Hoffnung auf mehr Widerstand
Das Erziehungsdepartement fackelte ebenfalls nicht lange und änderte das Schulgesetz. Per 1. August 2019 müssen befristet angestellte Lehrpersonen der Volksschulen einen festen Anstellungsvertrag erhalten, und zwar ohne Probezeit. Davon ausgenommen sind Lehrpersonen mit noch nicht abgeschlossener Ausbildung und solche, bei denen Vorbehalte betreffend Unterrichtsqualität oder Mitarbeit im Kollegium bestehen. Für die weiterführenden Schulen gilt dasselbe, allerdings ein Jahr später. «Es gibt Schulhäuser, in denen mehr als 80 Prozent der Lehrpersonen befristet angestellt sind», sagt Gewerkschaftssekretärin Kerstin Wenk. Sie hofft, dass die Pädagogen nach der Einführung des neuen Gesetzes nicht mehr so stark unter Druck sind und sich auch mal getrauen aufzubegehren.
Tatsächlich sind Basler Lehrer im Vergleich mit ihren Baselbieter Kollegen auffallend ruhig. Während der ganzen Reformen, die ihnen doch sehr an die Substanz gingen, waren nur selten kritische Worte zu hören.
Wenk sieht die Schuld daran allerdings nicht nur bei den befristeten Verträgen. «Sie bekamen auch von oben einen Maulkorb verordnet», sagt sie. Im Gegensatz zu Christoph Eymann, der mindestens stets ein offenes Ohr hatte, werde heute im Erziehungsdepartement eine ganz andere Kultur gelebt. Mit diesen beiden Mitteln, Maulkorb und befristete Verträge, könne man die Leute enorm unter Druck setzen, sagt Wenk. Wäre das nicht gewesen, so wäre ihrer Meinung nach bei der Schullaufbahnverordnung, bei der Lernberichte schon für Kindergärtner verfasst werden müssen, mehr aufgemuckt worden.

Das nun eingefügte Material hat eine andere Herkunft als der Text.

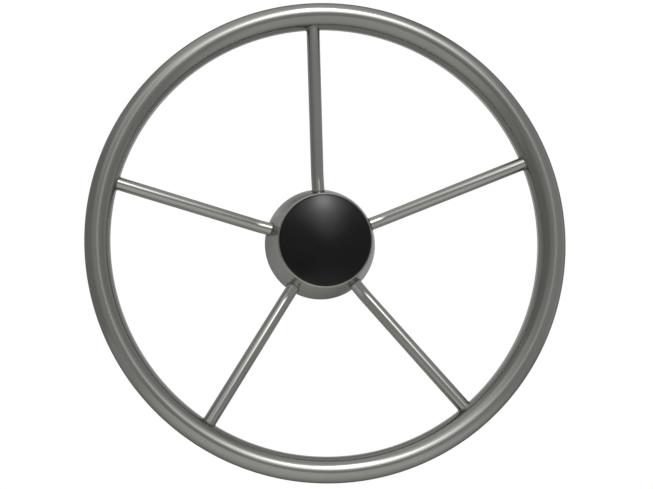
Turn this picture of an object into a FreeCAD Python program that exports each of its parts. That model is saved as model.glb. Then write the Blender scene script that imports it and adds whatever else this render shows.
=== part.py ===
# Five-spoke stainless boat steering wheel for a 3/4 inch tapered helm shaft.
# Millimetres. The wheel stands upright: it turns about Y, the driver is on the
# -Y side, and the first spoke points up, along +Z. The origin is on the axis, in
# the back face of the shaft boss, where the helm shaft enters.
import FreeCAD, Part
import math
import os

from FreeCAD import Vector

os.makedirs("parts", exist_ok=True)

# Rim: one tube bent into a ring and closed.
rim_outer_diameter = 394.0
rim_tube_diameter = 20.6
rim_tube_wall = 1.5

# Spokes: round bar with a short radial stub at the hub, then bent towards the driver.
spoke_count = 5
spoke_diameter = 10.8
dish_angle = 11.15
spoke_stub_length = 11.3
spoke_bend_radius = 40.0

# Hub shell: a pressed cone, narrow end to the driver, with its front lip turned in.
hub_front_radius = 39.6
hub_back_radius = 48.7
hub_depth = 26.8
hub_wall = 1.5
hub_lip_width = 4.6
hub_lip_bend_radius = 2.2
hub_edge_rounding = 0.4
spoke_seat_from_front = 18.7

# Back plate: a disc inside the wide end of the cone.
plate_thickness = 3.0
plate_recess = 2.0

# Shaft boss: turned, with a 1 in 12 taper and a square keyway.
boss_radius = 17.0
boss_length = 28.0
boss_projection = 8.4
boss_flange_radius = 22.0
boss_flange_thickness = 3.0
boss_chamfer = 0.8
shaft_diameter = 19.05
shaft_taper = 1.0 / 12.0
keyway_width = 4.76
keyway_depth = 2.4

# Welds: legs of the beads.
rim_weld_leg = 0.8
hub_weld_leg = 0.8
boss_weld_leg = 2.5
plate_weld_leg = 1.4
weld_rounding = 0.7

# Centre cap: a moulded dome that snaps behind the hub's front lip.
cap_lip_margin = 1.1
cap_edge_height = 1.7
cap_edge_rounding = 1.8
cap_dome_height = 4.4
cap_wall = 2.2
cap_skirt_wall = 1.8
cap_skirt_length = 6.0
cap_skirt_clearance = 0.2
cap_hook_width = 0.9
cap_hook_height = 2.2
cap_hook_clearance = 0.1
cap_slot_count = 6
cap_slot_width = 5.0

# Places along Y, from the origin in the boss's back face towards the driver.
rim_tube_radius = rim_tube_diameter / 2
rim_centre_radius = rim_outer_diameter / 2 - rim_tube_radius
spoke_radius = spoke_diameter / 2
dish = math.radians(dish_angle)
hub_slope = (hub_back_radius - hub_front_radius) / hub_depth
hub_wall_across = hub_wall * math.hypot(1.0, hub_slope)
hub_back_y = -boss_projection
hub_front_y = hub_back_y - hub_depth
spoke_seat_y = hub_front_y + spoke_seat_from_front
bend_corner_radius = hub_front_radius + hub_slope * spoke_seat_from_front + spoke_stub_length
rim_plane_y = spoke_seat_y - (rim_centre_radius - bend_corner_radius) * math.tan(dish)
plate_back_y = hub_back_y - plate_recess
plate_front_y = plate_back_y - plate_thickness
mouth_radius = hub_front_radius - hub_lip_width - hub_wall

AXIS = Vector(0, 1, 0)
UP = Vector(0, 0, 1)
RUN = Vector(0, -math.sin(dish), math.cos(dish))
CENTRE = Vector(0, 0, 0)


def shell_outer(y):
    """Radius of the hub cone's outside at y."""
    return hub_front_radius + hub_slope * (y - hub_front_y)


def shell_inner(y):
    """Radius of the hub cone's inside at y."""
    return shell_outer(y) - hub_wall_across


def turned(outline):
    """Solid of revolution about Y of a closed outline of (radius, y) points and ready edges."""
    edges = []
    for first, second in zip(outline, outline[1:] + outline[:1]):
        if not isinstance(first, tuple) or not isinstance(second, tuple):
            continue
        edges.append(Part.makeLine(Vector(first[0], first[1], 0), Vector(second[0], second[1], 0)))
    edges += [item for item in outline if not isinstance(item, tuple)]
    face = Part.Face(Part.Wire(Part.__sortEdges__(edges)))
    return face.revolve(CENTRE, AXIS, 360)


def arc(start, middle, end):
    """Arc through three (radius, y) points."""
    return Part.Arc(*(Vector(r, y, 0) for r, y in (start, middle, end))).toShape()


def circle_edges(solid, radius, y):
    """Round edges of a turned solid with this radius, at this y."""
    found = []
    for edge in solid.Edges:
        if edge.Degenerated or not isinstance(edge.Curve, Part.Circle):
            continue
        if abs(edge.Curve.Radius - radius) < 0.01 and abs(edge.Curve.Center.y - y) < 0.01:
            found.append(edge)
    return found


def about_axis(shape, index):
    """Copy of a shape at spoke number index, counter-clockwise as the driver sees it."""
    copy = shape.copy()
    copy.rotate(CENTRE, AXIS, -360.0 * index / spoke_count)
    return copy


def ring(tube_radius):
    """Torus on the rim's centre line, its seam turned to lie midway between two spokes."""
    torus = Part.makeTorus(rim_centre_radius, tube_radius, Vector(0, rim_plane_y, 0), AXIS)
    torus.rotate(CENTRE, AXIS, 180.0 / spoke_count)
    return torus


def rim_tube():
    return ring(rim_tube_radius).cut(ring(rim_tube_radius - rim_tube_wall))


def hub_filled():
    """The hub cone as a solid block, with the shell's outside."""
    block = turned([(0, hub_front_y), (hub_front_radius, hub_front_y),
                    (hub_back_radius, hub_back_y), (0, hub_back_y)])
    block = block.makeFillet(hub_lip_bend_radius, circle_edges(block, hub_front_radius, hub_front_y))
    return block.makeFillet(hub_edge_rounding, circle_edges(block, hub_back_radius, hub_back_y))


def hub_shell():
    lip_back_y = hub_front_y + hub_wall
    hollow = turned([(0, lip_back_y), (shell_inner(lip_back_y), lip_back_y),
                     (shell_inner(hub_back_y), hub_back_y), (0, hub_back_y)])
    inner_bend = circle_edges(hollow, shell_inner(lip_back_y), lip_back_y)
    hollow = hollow.makeFillet(hub_lip_bend_radius - hub_wall, inner_bend)
    mouth = turned([(0, hub_front_y), (mouth_radius, hub_front_y),
                    (mouth_radius, lip_back_y), (0, lip_back_y)])
    return hub_filled().cut(hollow).cut(mouth)


def back_plate():
    return turned([(boss_radius, plate_front_y), (shell_inner(plate_front_y), plate_front_y),
                   (shell_inner(plate_back_y), plate_back_y), (boss_radius, plate_back_y)])


def plate_weld():
    """Bead in the corner between the plate's back face and the inside of the cone."""
    corner = (shell_inner(plate_back_y), plate_back_y)
    on_plate = (corner[0] - plate_weld_leg, plate_back_y)
    on_shell = (shell_inner(plate_back_y + plate_weld_leg), plate_back_y + plate_weld_leg)
    reach = plate_weld_leg * math.sqrt(0.5)
    crown = (corner[0] - reach, plate_back_y + reach)
    return turned([on_plate, corner, on_shell, arc(on_shell, crown, on_plate)])


def shaft_boss():
    front_y = -boss_length
    body = turned([(0, 0), (boss_radius - boss_chamfer, 0), (boss_radius, -boss_chamfer),
                   (boss_radius, plate_front_y), (boss_flange_radius, plate_front_y),
                   (boss_flange_radius, plate_front_y - boss_flange_thickness),
                   (boss_radius, plate_front_y - boss_flange_thickness),
                   (boss_radius, front_y + boss_chamfer), (boss_radius - boss_chamfer, front_y),
                   (0, front_y)])
    large = shaft_diameter / 2
    small = large - boss_length * shaft_taper / 2
    bore = turned([(0, 0), (large, 0), (small, front_y), (0, front_y)])
    key = Part.makeBox(keyway_width, 3 * boss_length, large + keyway_depth,
                       Vector(-keyway_width / 2, -2 * boss_length, 0))
    key.rotate(Vector(0, 0, large + keyway_depth), Vector(1, 0, 0),
               math.degrees(math.atan(shaft_taper / 2)))
    return body.cut(bore).cut(key)


def boss_weld():
    """Bead in the corner between the plate's back face and the boss."""
    on_boss = (boss_radius, plate_back_y + boss_weld_leg)
    corner = (boss_radius, plate_back_y)
    on_plate = (boss_radius + boss_weld_leg, plate_back_y)
    reach = boss_weld_leg * math.sqrt(0.5)
    crown = (boss_radius + reach, plate_back_y + reach)
    return turned([on_boss, corner, on_plate, arc(on_plate, crown, on_boss)])


def spoke_bar():
    """First spoke before coping: stub, bend and straight run, from the axis to the rim's centre."""
    tangent = spoke_bend_radius * math.tan(dish / 2)
    bend_start = Vector(0, spoke_seat_y, bend_corner_radius - tangent)
    stub = Part.makeCylinder(spoke_radius, bend_start.z, Vector(0, spoke_seat_y, 0), UP)
    section = Part.Face(Part.Wire(Part.Circle(bend_start, UP, spoke_radius).toShape()))
    bend_centre = Vector(0, spoke_seat_y - spoke_bend_radius, bend_start.z)
    bend = section.revolve(bend_centre, Vector(1, 0, 0), dish_angle)
    run_start = Vector(0, spoke_seat_y, bend_corner_radius) + RUN * tangent
    run_length = (rim_centre_radius - bend_corner_radius) / math.cos(dish) - tangent
    run = Part.makeCylinder(spoke_radius, run_length, run_start, RUN)
    return stub.fuse([bend, run]).removeSplitter()


def spoke(bar):
    """First spoke, its ends coped to the rim and to the hub cone."""
    return bar.cut(ring(rim_tube_radius)).cut(hub_filled())


def weld_bead(foot, direction, length, grown, carrier, bar, leg):
    """Rounded collar round a spoke's end, as proud of the spoke as of the carrier it meets.
    It starts at foot inside the carrier, and grown is the carrier with the leg added."""
    collar = Part.makeCylinder(spoke_radius + leg, length, foot, direction).common(grown)
    crest = [edge for edge in collar.Edges if isinstance(edge.Curve, Part.BSplineCurve)]
    return collar.makeFillet(weld_rounding * leg, crest).cut(carrier).cut(bar)


def rim_weld(bar):
    """Bead between the first spoke and the rim."""
    foot = Vector(0, rim_plane_y, rim_centre_radius)
    return weld_bead(foot, -RUN, 3 * rim_tube_radius, ring(rim_tube_radius + rim_weld_leg),
                     ring(rim_tube_radius), bar, rim_weld_leg)


def hub_weld(bar):
    """Bead between the first spoke and the hub cone."""
    across = hub_weld_leg * math.hypot(1.0, hub_slope)
    grown = turned([(0, hub_front_y), (hub_front_radius + across, hub_front_y),
                    (hub_back_radius + across, hub_back_y), (0, hub_back_y)])
    return weld_bead(Vector(0, spoke_seat_y, 0), UP, 2 * hub_back_radius, grown,
                     hub_filled(), bar, hub_weld_leg)


def centre_cap():
    """Dome with a low edge on the hub's lip, and a slotted skirt that hooks behind the lip."""
    edge_radius = hub_front_radius - cap_lip_margin
    edge_front_y = hub_front_y - cap_edge_height
    crown_y = edge_front_y - cap_dome_height
    skirt_radius = mouth_radius - cap_skirt_clearance
    hollow_radius = skirt_radius - cap_skirt_wall
    skirt_end_y = hub_front_y + cap_skirt_length
    dome_radius = (edge_radius ** 2 + cap_dome_height ** 2) / (2 * cap_dome_height)
    half_turn = math.asin(edge_radius / dome_radius) / 2
    shoulder = (dome_radius * math.sin(half_turn),
                crown_y + dome_radius * (1 - math.cos(half_turn)))
    body = turned([(0, crown_y), arc((0, crown_y), shoulder, (edge_radius, edge_front_y)),
                   (edge_radius, edge_front_y), (edge_radius, hub_front_y),
                   (skirt_radius, hub_front_y), (skirt_radius, skirt_end_y), (0, skirt_end_y)])
    body = body.makeFillet(cap_edge_rounding, circle_edges(body, edge_radius, edge_front_y))
    hollow = Part.makeSphere(dome_radius - cap_wall, Vector(0, crown_y + dome_radius, 0))
    plug = Part.makeCylinder(hollow_radius, 2 * dome_radius, Vector(0, crown_y, 0), AXIS)
    body = body.cut(hollow.common(plug))
    hook_front_y = hub_front_y + hub_wall + cap_hook_clearance
    hook_radius = mouth_radius + cap_hook_width
    hook = turned([(hollow_radius, hook_front_y), (hook_radius, hook_front_y),
                   (skirt_radius, hook_front_y + cap_hook_height),
                   (hollow_radius, hook_front_y + cap_hook_height)])
    body = body.fuse(hook).removeSplitter()
    for index in range(cap_slot_count // 2):
        slot = Part.makeBox(cap_slot_width, skirt_end_y - hub_front_y, 2 * hook_radius + 2,
                            Vector(-cap_slot_width / 2, hub_front_y, -hook_radius - 1))
        slot.rotate(CENTRE, AXIS, 360.0 * index / cap_slot_count)
        body = body.cut(slot)
    return body


def save(shape, name):
    """Writes one piece, after a test that it is one sound solid."""
    solids = shape.Solids
    if len(solids) != 1 or not solids[0].isValid():
        raise ValueError(name + " is not one sound solid")
    solids[0].exportStep("parts/" + name + ".step")


def main():
    save(rim_tube(), "rim_tube")
    save(hub_shell(), "hub_shell")
    save(back_plate(), "back_plate")
    save(plate_weld(), "plate_weld")
    save(shaft_boss(), "shaft_boss")
    save(boss_weld(), "boss_weld")
    save(centre_cap(), "centre_cap")
    bar = spoke_bar()
    per_spoke = {"spoke": spoke(bar), "rim_weld": rim_weld(bar), "hub_weld": hub_weld(bar)}
    for name, first in per_spoke.items():
        for index in range(spoke_count):
            save(about_axis(first, index), name + "_" + str(index + 1))


main()
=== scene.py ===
# %% [markdown]
# # A stainless boat steering wheel
# The real wheel is one weldment: a tube bent into a ring, five bars with a small bend
# near the hub, and a pressed cone that hides the nut of the helm shaft under a black
# cap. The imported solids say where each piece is. The cells below make a finer surface
# for each of them out of plain formulas, and then the finishes, the room and the camera.

# %% Load the frame and keep its box
import math

import bmesh
import bpy
import numpy as np
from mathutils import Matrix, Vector


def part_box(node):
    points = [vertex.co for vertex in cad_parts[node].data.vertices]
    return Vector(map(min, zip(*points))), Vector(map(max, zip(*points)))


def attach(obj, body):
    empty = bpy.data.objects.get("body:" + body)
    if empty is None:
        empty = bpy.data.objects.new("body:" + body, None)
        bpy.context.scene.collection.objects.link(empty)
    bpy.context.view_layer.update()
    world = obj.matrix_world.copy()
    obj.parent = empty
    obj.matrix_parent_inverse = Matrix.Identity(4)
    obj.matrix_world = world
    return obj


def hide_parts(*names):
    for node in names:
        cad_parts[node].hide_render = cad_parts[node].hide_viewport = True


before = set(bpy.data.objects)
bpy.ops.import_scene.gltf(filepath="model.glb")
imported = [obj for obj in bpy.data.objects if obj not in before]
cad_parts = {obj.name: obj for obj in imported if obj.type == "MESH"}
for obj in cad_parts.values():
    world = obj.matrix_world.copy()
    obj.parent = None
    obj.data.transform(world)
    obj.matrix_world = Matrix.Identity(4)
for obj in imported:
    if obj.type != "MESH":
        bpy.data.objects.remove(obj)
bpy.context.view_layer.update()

# %% [markdown]
# ## Sizes
# A maker measures a wheel by its rim, its tube, its dish and its hub. Those are the
# driving sizes here, the same as in the solids. Everything else follows from them, so
# a piece made below lies exactly where its solid lies. The wheel turns about Y, the
# driver sits on the -Y side, and the first spoke points up.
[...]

Auch die Gymnasialquote wäre entschiedener bekämpft worden.
Auch Bildungspolitikerin Katja Christ (Grünliberale) begrüsst die Änderung des Schulgesetzes. «Wenn die Lehrer stets nur befristete Verträge bekommen, äussern sie kaum mehr Kritik, aus Angst, dadurch keinen neuen Vertrag mehr zu erhalten», sagt sie.
Ständiger Wechsel für Kinder
Für die Kinder sieht Christ ebenfalls Vorteile: «Der ständige Lehrerwechsel ist sehr strapazierend.» Schon ohne befristete Verträge gebe es eine grosse Unruhe, da pro Klasse ohnehin meist mehrere Lehrpersonen unterrichten, sei es wegen Teilzeitarbeitenden oder wegen der Bedürfnisse der Integrationsklassen. Dazu kommen die Lehrpersonen für die Nebenfächer. Hinzu kämen Krankheit oder Schwangerschaft, was zu Wechseln führt. Doch die befristeten Verträge würden Lehrer forcieren, sich gar nicht erst auf eine Klasse einzulassen. «Viele von ihnen ziehen nach einem Jahr oder zwei schon wieder weiter», so Christ.
Ab August muss also eine Schulleitung innerhalb von sechs Monaten über die Fähigkeiten und Qualitäten einer neu angestellten Lehrperson urteilen können und einen fixen Arbeitsvertrag vorlegen. Diese Probezeit kann nötigenfalls auf zwölf Monate verlängert werden.
Anzunehmen ist, dass das Erziehungsdepartement nicht nur aus Menschenliebe, sondern auch aus ganz pragmatischen Gründen so schnell auf die Motion reagiert hat. Der Kanton Basel-Stadt als Arbeitgeber war kaum mehr attraktiv, und dies ist vor allem in Zeiten des Lehrermangels unangenehm. Denn in den umliegenden Kantonen waren die Chancen auf eine Festanstellung stets deutlich besser.
Wie im Basler Schulblatt allerdings steht, dürfen sich die Lehrer trotzdem nicht zu früh freuen. Die Einführung des neuen Schulgesetzes bedeute noch lange nicht, dass jeder Lehrperson die gewünschten Stellenprozente zugestanden würden. Und der Maulkorb für die Lehrpersonen wird durch die Änderung des Schulgesetzes leider auch nicht aufgehoben.